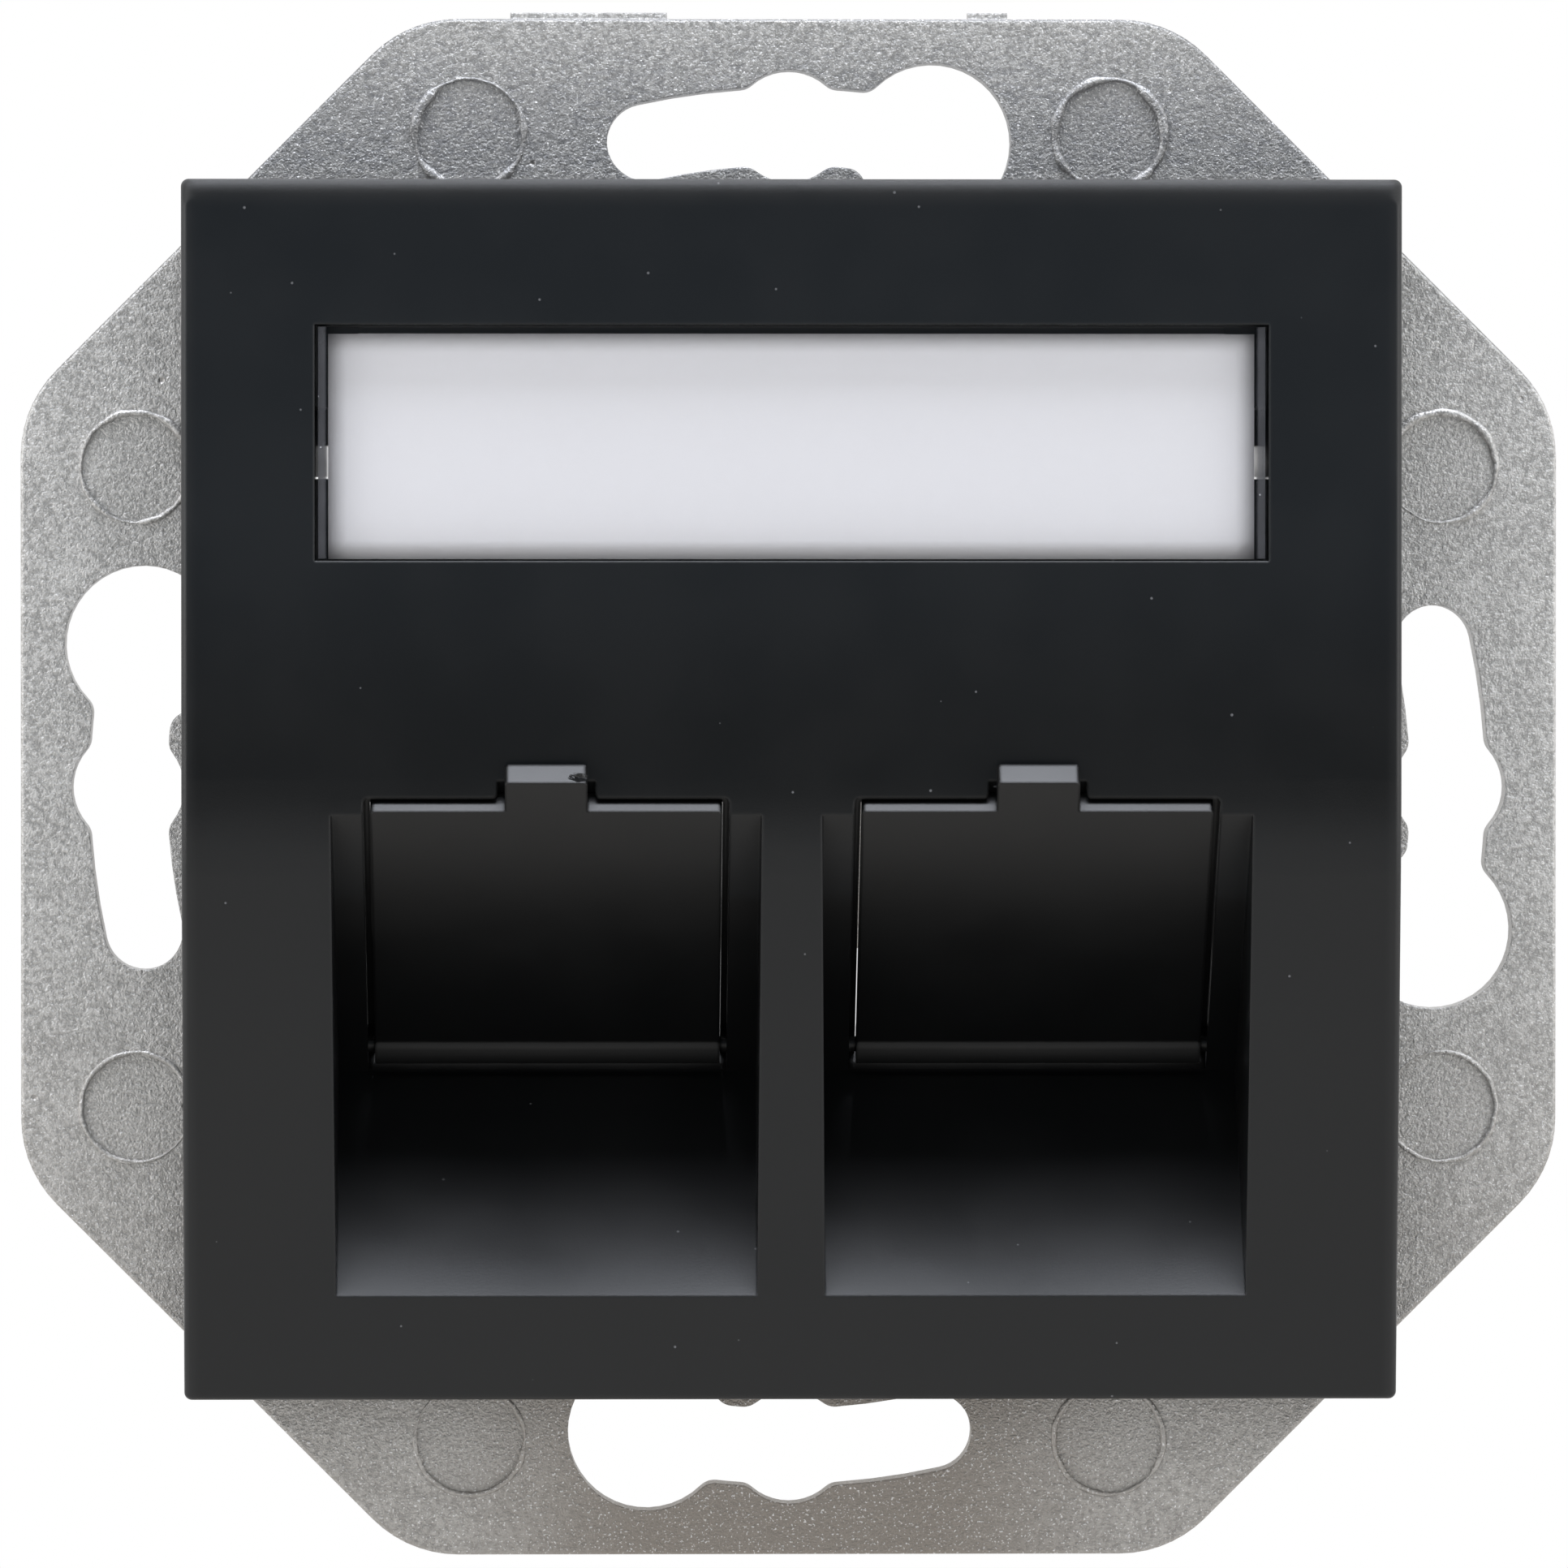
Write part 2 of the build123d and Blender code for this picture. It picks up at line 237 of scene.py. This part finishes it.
# %% Zinc casting
# The gate zone also bounds the painted shade just above the plate.
gate_start, gate_full = 26.0 * mm, 28.5 * mm
gate_fading, gate_end = 29.5 * mm, 37.0 * mm
# Bounds of the painted shade below the plate, darkest at the bottom and the middle.
lower_shade_top, lower_shade_bottom = 4.0 * mm, -34.0 * mm
lower_shade_middle, lower_shade_side = 6.0 * mm, 17.0 * mm
ring_face = -2.0 * mm
zinc_edge_radius = 0.12 * mm


def zinc_casting():
    material, tree = new_material("zinc_casting")
    across, depth, height = tree.axes()
    gate_zone_and_shade = tree.ramp(height, gate_start, gate_full) * tree.ramp(height, gate_end, gate_fading)
    painted_shade_below = tree.ramp(height, lower_shade_top, lower_shade_bottom)
    middle = tree.ramp(abs(across), lower_shade_side, lower_shade_middle)
    crystals = tree.noise(0.11 * mm, detail=1.0, roughness=0.6)
    grains = tree.noise(0.19 * mm, detail=2.0, roughness=0.65)
    mottle = tree.noise(2.6 * mm, detail=4.0, roughness=0.6)
    streaks = tree.noise(0.30 * mm, detail=3.0, roughness=0.7, stretch=(0.55, 1.0, 1.25), distortion=0.5)
    spark = tree.ramp(crystals, 0.62, 0.70) * (0.80 + gate_zone_and_shade * 0.20)
    pits = tree.ramp(tree.cells(1.7 * mm), 0.10, 0.04) * tree.ramp(mottle, 0.52, 0.60)
    cold = tree.ramp(streaks + mottle * 0.4, 0.68, 0.82) * gate_zone_and_shade
    shade = tree.ramp(mottle * 0.22 + grains * 0.78, 0.36, 0.64)
    grey = tree.mix(shade, (0.430, 0.423, 0.411), (0.665, 0.655, 0.638))
    cooled = tree.mix(cold * 0.45, grey, (0.165, 0.175, 0.205))
    # Painted shade: the ring just above the plate is darkened, where the plate shades it.
    shaded_above_plate = tree.mix(gate_zone_and_shade * 0.58, cooled, (0.215, 0.220, 0.232))
    # Painted shade: darker and browner towards the bottom and the middle, below the plate.
    shaded_below_plate = tree.mix(painted_shade_below * (0.45 + middle * 0.55), shaded_above_plate, (0.290, 0.262, 0.232))
    pitted = tree.mix(pits * 0.5, shaded_below_plate, (0.20, 0.19, 0.18))
    _, back, up = tree.axes(tree.add("ShaderNodeNewGeometry", output="True Normal"))
    behind_face = tree.ramp(depth, ring_face - 0.05 * mm, ring_face)
    broken_edge = tree.ramp(up, 0.2, 0.6) * tree.ramp(back, -0.3, -0.6) * behind_face
    # Painted shade: the broken edge's colour is darkened so that it doesn't shine white.
    edge_shaded = tree.mix(broken_edge * 0.75, pitted, (0.11, 0.11, 0.11))
    sparkling = tree.mix(spark * 0.72, edge_shaded, (0.95, 0.95, 0.96))
    relief = crystals * 0.5 + grains * (0.7 + gate_zone_and_shade * 0.35) - pits * 0.9
    rounded = tree.add("ShaderNodeBevel", {"samples": 3}, {"Radius": zinc_edge_radius})
    normal = tree.bump(relief, 0.07 * mm, normal=rounded)
    roughness = tree.ramp(grains, 0.3, 0.7, 0.40, 0.56)
    tree.surface(tree.shader(base_color=sparkling, metallic=0.8, roughness=roughness, normal=normal))
    return material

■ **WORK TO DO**
What is needed is an exact copy of the lines from the start of the listing through the line where "zinc_edge_radius = 0.12 * mm" sits, please, both end lines included and nothing more.

■ **TASK OUTPUT**
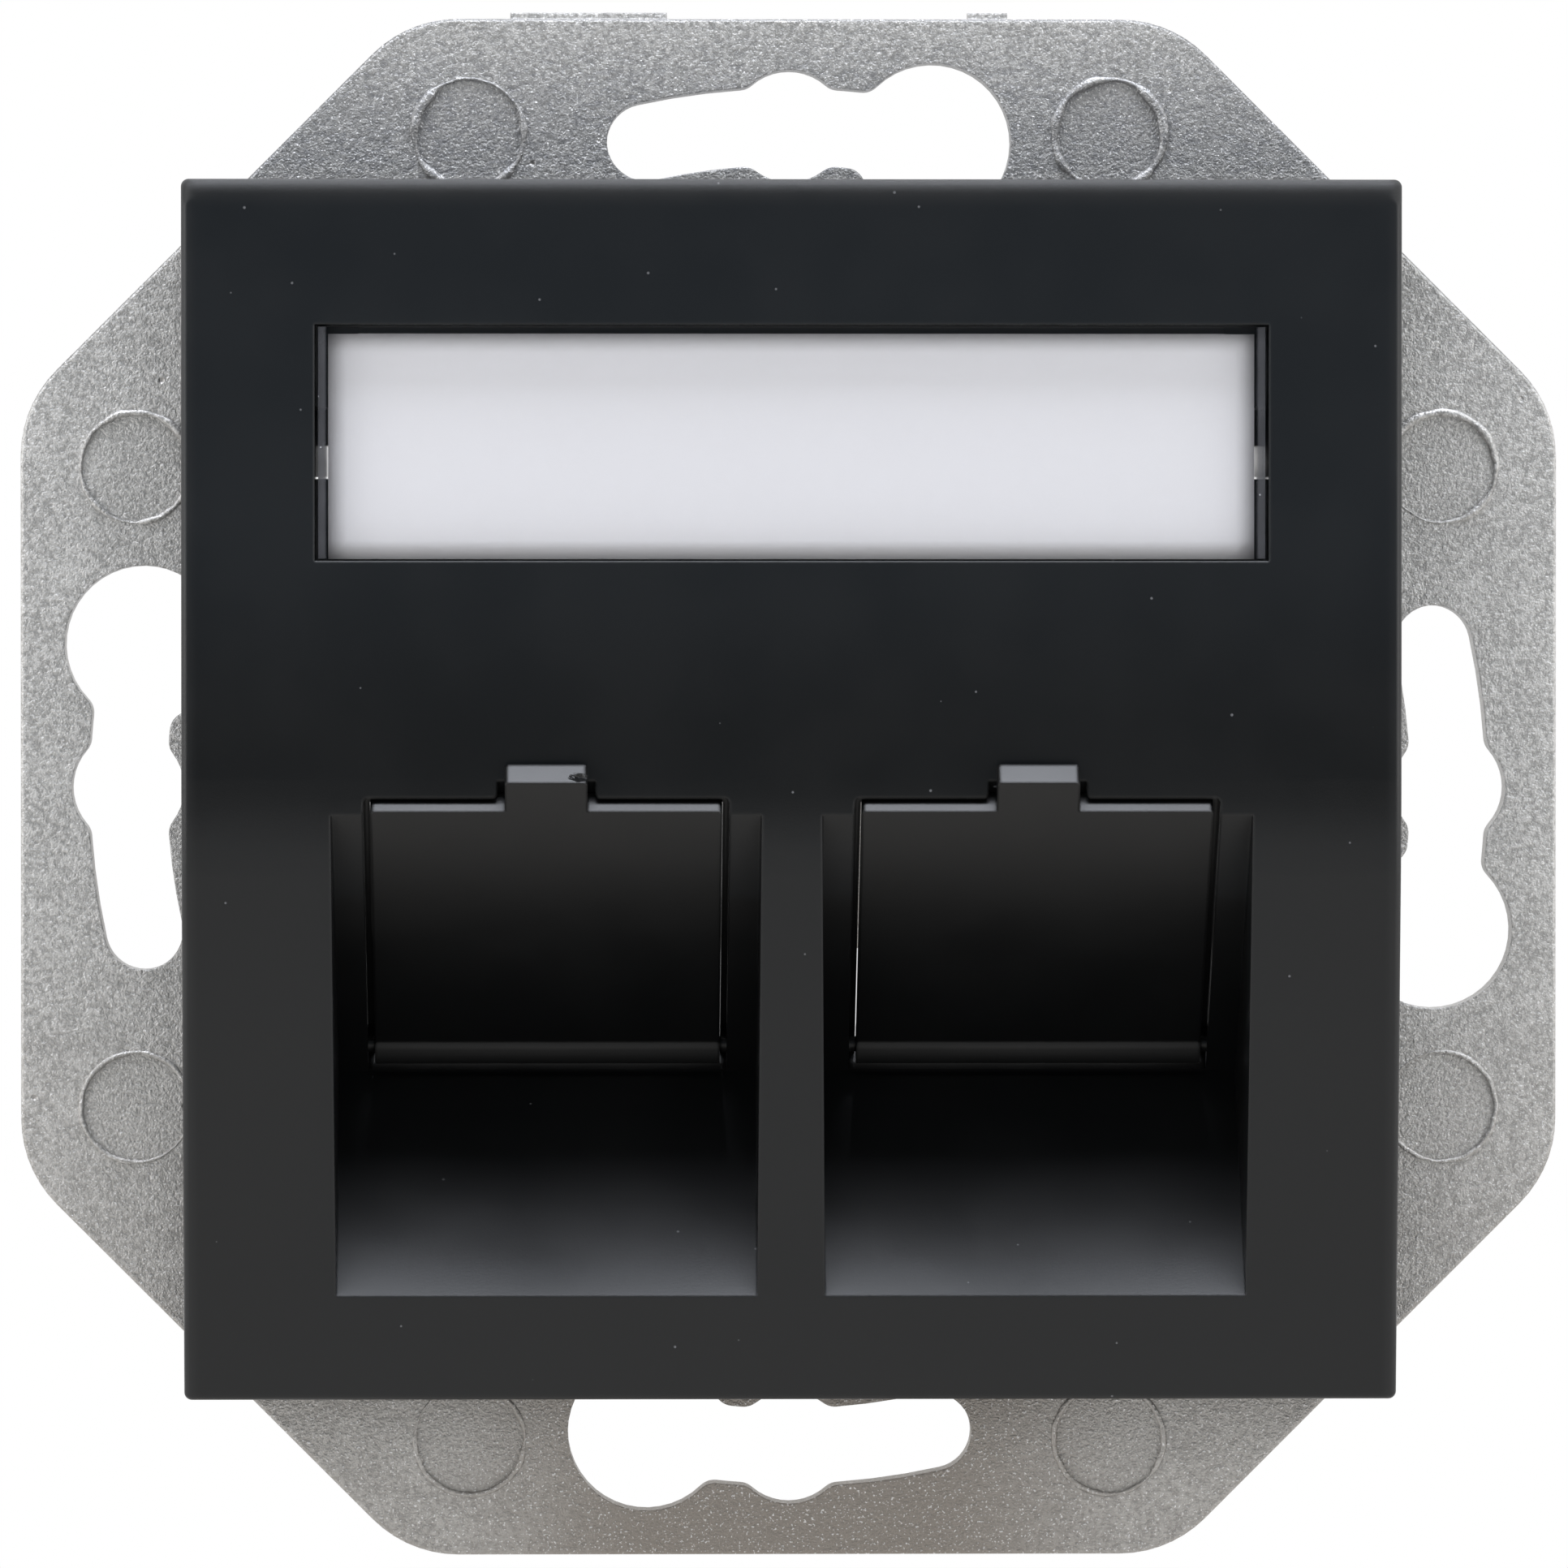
Write part 2 of the build123d and Blender code for this picture. It picks up at line 237 of scene.py. This part finishes it.
# %% Zinc casting
# The gate zone also bounds the painted shade just above the plate.
gate_start, gate_full = 26.0 * mm, 28.5 * mm
gate_fading, gate_end = 29.5 * mm, 37.0 * mm
# Bounds of the painted shade below the plate, darkest at the bottom and the middle.
lower_shade_top, lower_shade_bottom = 4.0 * mm, -34.0 * mm
lower_shade_middle, lower_shade_side = 6.0 * mm, 17.0 * mm
ring_face = -2.0 * mm
zinc_edge_radius = 0.12 * mm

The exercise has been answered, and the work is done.